[EXERCISE] Work out the number of lines in the records that include the word "Identity"; reply with that number alone.

[RECORD LIST]
####################
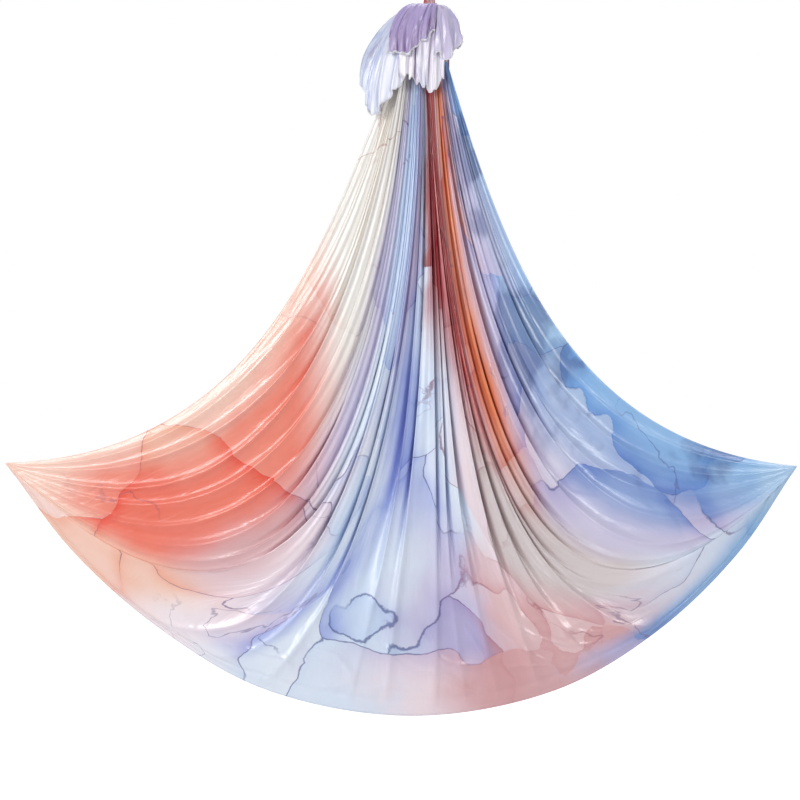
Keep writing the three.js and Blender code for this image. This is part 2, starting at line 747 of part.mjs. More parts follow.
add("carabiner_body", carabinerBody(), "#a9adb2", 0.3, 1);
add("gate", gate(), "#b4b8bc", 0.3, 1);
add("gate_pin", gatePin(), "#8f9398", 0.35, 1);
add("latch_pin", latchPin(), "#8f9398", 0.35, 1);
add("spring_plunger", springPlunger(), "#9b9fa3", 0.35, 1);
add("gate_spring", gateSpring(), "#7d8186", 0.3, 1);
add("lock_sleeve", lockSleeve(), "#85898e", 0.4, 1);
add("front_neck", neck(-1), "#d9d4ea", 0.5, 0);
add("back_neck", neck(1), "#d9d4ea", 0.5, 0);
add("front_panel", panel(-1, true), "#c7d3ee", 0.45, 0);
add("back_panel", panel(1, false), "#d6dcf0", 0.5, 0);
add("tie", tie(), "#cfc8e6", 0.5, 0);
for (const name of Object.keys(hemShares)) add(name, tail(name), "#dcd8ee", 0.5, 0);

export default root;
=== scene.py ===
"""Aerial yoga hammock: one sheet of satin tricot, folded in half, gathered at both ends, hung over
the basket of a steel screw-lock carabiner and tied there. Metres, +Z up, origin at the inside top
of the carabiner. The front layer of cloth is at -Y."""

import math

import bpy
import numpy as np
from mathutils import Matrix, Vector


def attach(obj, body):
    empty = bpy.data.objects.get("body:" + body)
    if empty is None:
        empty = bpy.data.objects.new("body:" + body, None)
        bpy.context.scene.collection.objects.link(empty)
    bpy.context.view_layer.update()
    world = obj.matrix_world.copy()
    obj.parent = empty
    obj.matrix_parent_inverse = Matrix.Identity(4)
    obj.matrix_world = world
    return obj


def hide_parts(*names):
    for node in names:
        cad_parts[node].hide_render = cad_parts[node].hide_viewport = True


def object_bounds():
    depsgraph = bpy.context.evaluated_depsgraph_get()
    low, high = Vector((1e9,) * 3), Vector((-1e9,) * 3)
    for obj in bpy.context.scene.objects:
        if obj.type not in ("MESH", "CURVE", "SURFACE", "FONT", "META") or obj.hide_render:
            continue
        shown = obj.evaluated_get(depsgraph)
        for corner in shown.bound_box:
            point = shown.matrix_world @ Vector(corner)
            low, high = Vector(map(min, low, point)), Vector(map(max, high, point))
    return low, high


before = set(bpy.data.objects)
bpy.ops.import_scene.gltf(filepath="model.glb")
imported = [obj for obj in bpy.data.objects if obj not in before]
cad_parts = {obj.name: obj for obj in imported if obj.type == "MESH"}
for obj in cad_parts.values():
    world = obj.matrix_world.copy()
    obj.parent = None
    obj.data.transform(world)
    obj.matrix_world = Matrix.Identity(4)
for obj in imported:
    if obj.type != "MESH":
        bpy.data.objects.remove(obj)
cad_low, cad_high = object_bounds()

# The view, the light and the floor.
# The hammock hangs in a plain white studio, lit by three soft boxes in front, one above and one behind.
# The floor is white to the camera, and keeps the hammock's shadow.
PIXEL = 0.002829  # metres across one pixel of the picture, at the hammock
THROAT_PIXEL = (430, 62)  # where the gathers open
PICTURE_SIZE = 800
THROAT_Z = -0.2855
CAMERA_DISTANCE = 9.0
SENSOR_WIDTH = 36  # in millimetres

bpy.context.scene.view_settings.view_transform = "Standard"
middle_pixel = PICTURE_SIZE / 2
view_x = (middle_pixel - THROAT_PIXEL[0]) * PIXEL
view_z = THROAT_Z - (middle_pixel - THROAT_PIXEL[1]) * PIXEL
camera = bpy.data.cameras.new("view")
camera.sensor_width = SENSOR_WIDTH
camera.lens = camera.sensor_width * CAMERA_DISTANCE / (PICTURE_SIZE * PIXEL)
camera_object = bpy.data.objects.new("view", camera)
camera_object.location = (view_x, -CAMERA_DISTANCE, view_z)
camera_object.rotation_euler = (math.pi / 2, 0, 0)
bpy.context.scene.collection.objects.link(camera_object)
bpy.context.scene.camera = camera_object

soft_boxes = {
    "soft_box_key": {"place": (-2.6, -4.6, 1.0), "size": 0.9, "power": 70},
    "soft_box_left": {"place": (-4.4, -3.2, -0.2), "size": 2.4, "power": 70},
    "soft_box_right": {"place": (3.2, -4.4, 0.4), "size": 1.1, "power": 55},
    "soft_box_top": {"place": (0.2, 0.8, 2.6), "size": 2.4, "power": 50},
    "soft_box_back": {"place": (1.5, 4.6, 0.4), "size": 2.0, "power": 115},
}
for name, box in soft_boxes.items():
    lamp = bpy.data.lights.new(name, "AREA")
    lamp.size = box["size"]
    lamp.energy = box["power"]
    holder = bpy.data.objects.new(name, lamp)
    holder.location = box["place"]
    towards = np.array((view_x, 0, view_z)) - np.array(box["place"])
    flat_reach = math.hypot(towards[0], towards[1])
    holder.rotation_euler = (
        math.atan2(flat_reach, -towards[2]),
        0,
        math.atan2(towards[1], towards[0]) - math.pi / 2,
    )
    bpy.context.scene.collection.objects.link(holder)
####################
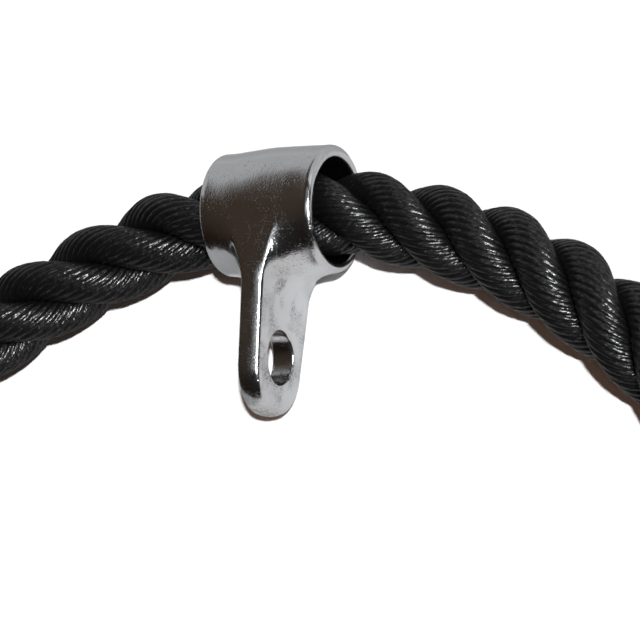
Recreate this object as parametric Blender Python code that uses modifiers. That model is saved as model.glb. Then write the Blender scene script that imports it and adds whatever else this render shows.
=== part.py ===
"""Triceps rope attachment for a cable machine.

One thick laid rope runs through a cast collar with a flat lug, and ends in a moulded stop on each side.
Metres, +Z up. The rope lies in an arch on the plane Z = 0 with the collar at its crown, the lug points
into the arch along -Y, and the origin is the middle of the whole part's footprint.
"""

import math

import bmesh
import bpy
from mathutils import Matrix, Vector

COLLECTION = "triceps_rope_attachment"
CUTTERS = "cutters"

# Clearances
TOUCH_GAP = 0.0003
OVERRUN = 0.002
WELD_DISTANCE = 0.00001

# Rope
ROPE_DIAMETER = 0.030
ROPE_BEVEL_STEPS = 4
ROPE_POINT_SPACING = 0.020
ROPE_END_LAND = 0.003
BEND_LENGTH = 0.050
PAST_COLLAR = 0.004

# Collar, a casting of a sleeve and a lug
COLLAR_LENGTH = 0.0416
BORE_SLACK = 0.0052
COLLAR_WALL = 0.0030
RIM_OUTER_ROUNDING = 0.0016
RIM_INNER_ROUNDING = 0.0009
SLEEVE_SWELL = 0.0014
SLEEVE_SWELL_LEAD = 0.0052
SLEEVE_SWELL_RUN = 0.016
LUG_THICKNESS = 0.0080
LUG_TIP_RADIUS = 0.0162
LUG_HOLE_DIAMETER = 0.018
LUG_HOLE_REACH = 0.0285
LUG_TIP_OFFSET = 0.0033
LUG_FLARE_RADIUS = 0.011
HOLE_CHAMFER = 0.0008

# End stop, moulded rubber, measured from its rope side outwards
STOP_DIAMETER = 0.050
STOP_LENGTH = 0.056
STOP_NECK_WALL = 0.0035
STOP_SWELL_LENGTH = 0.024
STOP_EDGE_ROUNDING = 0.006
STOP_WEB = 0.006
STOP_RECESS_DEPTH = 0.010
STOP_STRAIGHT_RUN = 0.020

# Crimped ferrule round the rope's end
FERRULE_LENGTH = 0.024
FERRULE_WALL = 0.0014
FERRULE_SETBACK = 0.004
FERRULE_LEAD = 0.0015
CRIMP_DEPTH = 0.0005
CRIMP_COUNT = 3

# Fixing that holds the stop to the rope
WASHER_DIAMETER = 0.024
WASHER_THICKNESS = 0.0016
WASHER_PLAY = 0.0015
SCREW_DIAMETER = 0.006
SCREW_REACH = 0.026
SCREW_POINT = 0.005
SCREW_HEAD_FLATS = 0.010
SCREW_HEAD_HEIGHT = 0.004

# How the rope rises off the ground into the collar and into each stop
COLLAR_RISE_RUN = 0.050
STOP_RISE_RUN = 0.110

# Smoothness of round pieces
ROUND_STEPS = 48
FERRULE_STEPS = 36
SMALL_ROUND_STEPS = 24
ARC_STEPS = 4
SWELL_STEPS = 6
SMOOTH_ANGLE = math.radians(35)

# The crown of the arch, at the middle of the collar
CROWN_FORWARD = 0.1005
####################
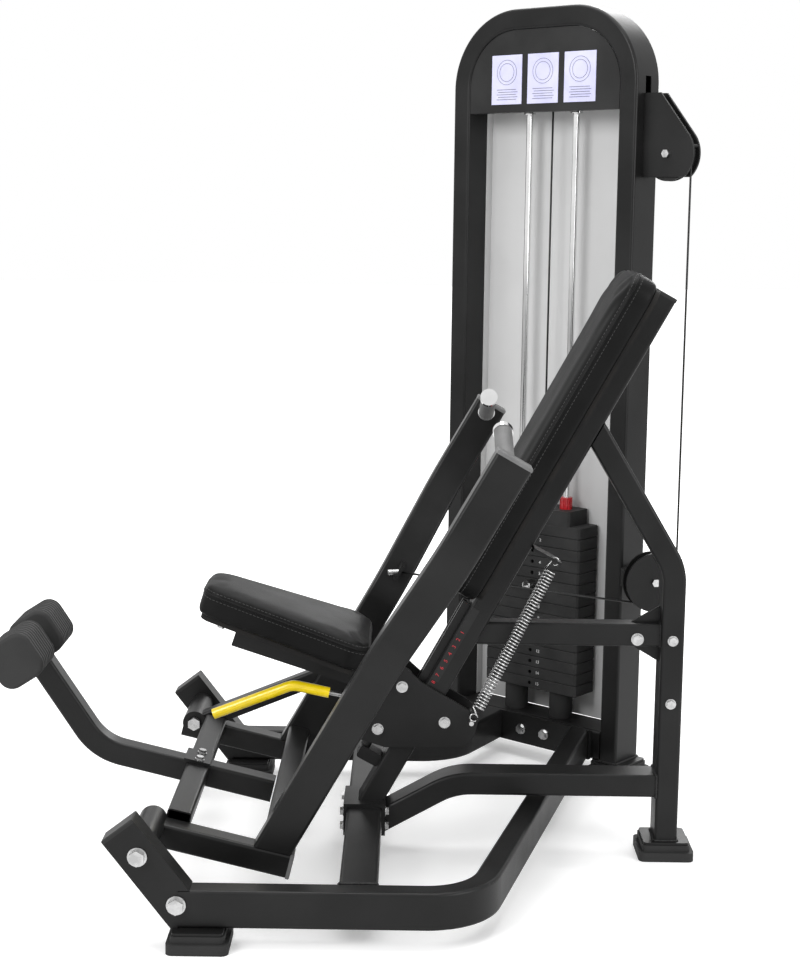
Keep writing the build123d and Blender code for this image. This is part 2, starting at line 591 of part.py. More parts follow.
####################
[RESULT FOR THIS TASK] 2